In other news, within the NFT space, Stepn, a move-to-earn gaming platform, has partnered with renowned shoe retailer Adidas to release co-branded sneaker NFTs on the Solana network.
This partnership, described as “long-term,” aims to offer the Stepn community a holistic experience through various activations, leveraging digital assets to promote healthier and more active lifestyles.
ALSO, READ; PayPal Holdings moves towards facilitating a royalty-friendly NFT marketplace.
The sneaker NFTs, priced at approximately 10,000 GMT tokens, signify the intersection of fashion, gaming, and blockchain technology, highlighting the growing convergence of digital and physical realms.

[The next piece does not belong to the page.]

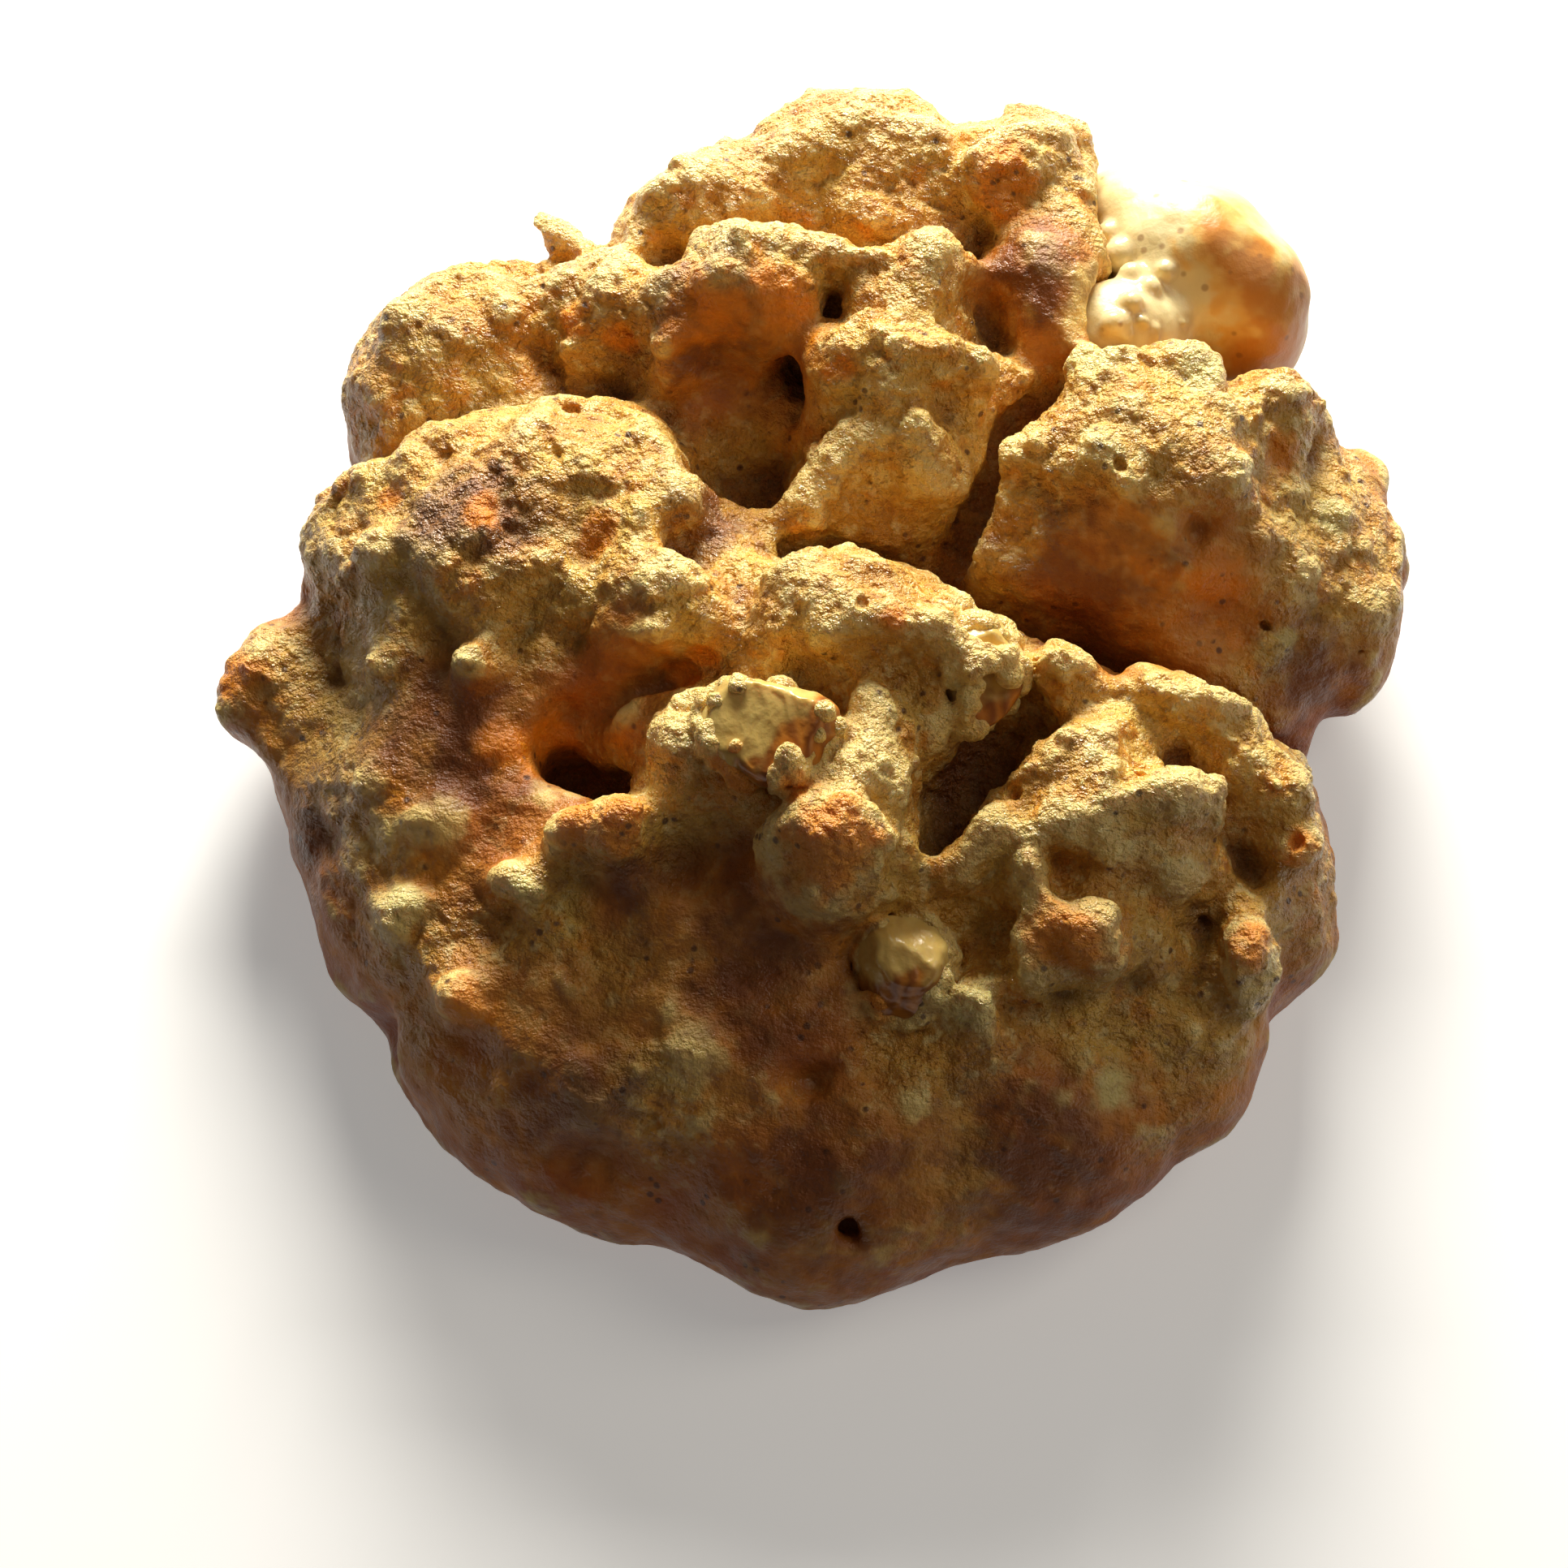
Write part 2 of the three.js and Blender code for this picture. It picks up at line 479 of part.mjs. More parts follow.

Meanwhile, luxury fashion house Louis Vuitton has unveiled its latest offering: a varsity jacket priced at approximately $8,400 and a corresponding digital collectible NFT.
Designed by acclaimed record producer and singer-songwriter Pharrell Williams, the coat forms part of Louis Vuitton’s Via NFT project, which aims to bridge the gap between physical fashion and digital ownership. With a suede buckskin construction and an embroidered brand logo, the jacket exemplifies the fusion of traditional craftsmanship with cutting-edge technology.
This release follows Louis Vuitton’s previous endeavors in the NFT space, including a high-end bag and digital mini trunk exclusively available to Via NFT holders. Integrating digital collectibles into luxury fashion represents a paradigm shift in consumer engagement and brand interaction, offering collectors a unique blend of tangible luxury and digital exclusivity.
ALSO, READ; PayPal Holdings moves towards facilitating a royalty-friendly NFT marketplace.
Expanding on the implications of PayPal NFT policy changes, the decision to exclude NFT transactions from buyer and seller protections reflects the evolving regulatory landscape surrounding digital assets.
As NFTs gain mainstream attention and adoption, regulatory authorities scrutinize their potential risks and consumer protections. PayPal’s move may proactively respond to regulatory concerns, aiming to mitigate potential liabilities associated with NFT transactions while ensuring compliance with evolving regulations.
Furthermore, the exclusion of high-value NFT transactions from PayPal’s Seller Protection Program underscores the unique challenges digital collectibles pose regarding authenticity and dispute resolution.
Unlike traditional physical goods, NFTs are inherently digital and often lack tangible proof of ownership, making them susceptible to fraud and disputes. By delineating thresholds for coverage, PayPal seeks to manage risk exposure and safeguard its platform’s integrity.
In contrast, the collaboration between Stepn and Adidas highlights the growing synergy between fashion, gaming, and blockchain technology.
By leveraging NFTs as incentives within a move-to-earn gaming framework, Stepn and Adidas aim to gamify fitness activities while rewarding participants with exclusive digital collectibles. This innovative approach enhances user engagement and taps into the burgeoning market for virtual goods and experiences.
Similarly, Louis Vuitton’s integration of digital collectibles into its luxury fashion offerings underscores the increasing demand for unique and personalized experiences among consumers.
With the rise of digital ownership and virtual identities, luxury brands are exploring new avenues to connect with tech-savvy audiences and differentiate their products in a crowded marketplace.
The Via NFT project exemplifies Louis Vuitton’s commitment to innovation and digital transformation, catering to a new generation of affluent consumers seeking authenticity and exclusivity in both the physical and digital realms.
As the NFT ecosystem evolves, industry players must address critical security, interoperability, and sustainability challenges. Innovations in blockchain technology, such as scalable solutions and environmental-friendly protocols, are essential to unlocking the full potential of NFTs while addressing concerns around energy consumption and carbon footprint.
In summary, PayPal’s decision to revise its policies regarding NFTs underscores the evolving landscape of digital commerce and the increasing prominence of blockchain-based assets.
As industry players navigate these changes, collaborations between fashion brands and NFT platforms blur the physical and digital realms, heralding a new era of innovation and creativity in digital collectibles.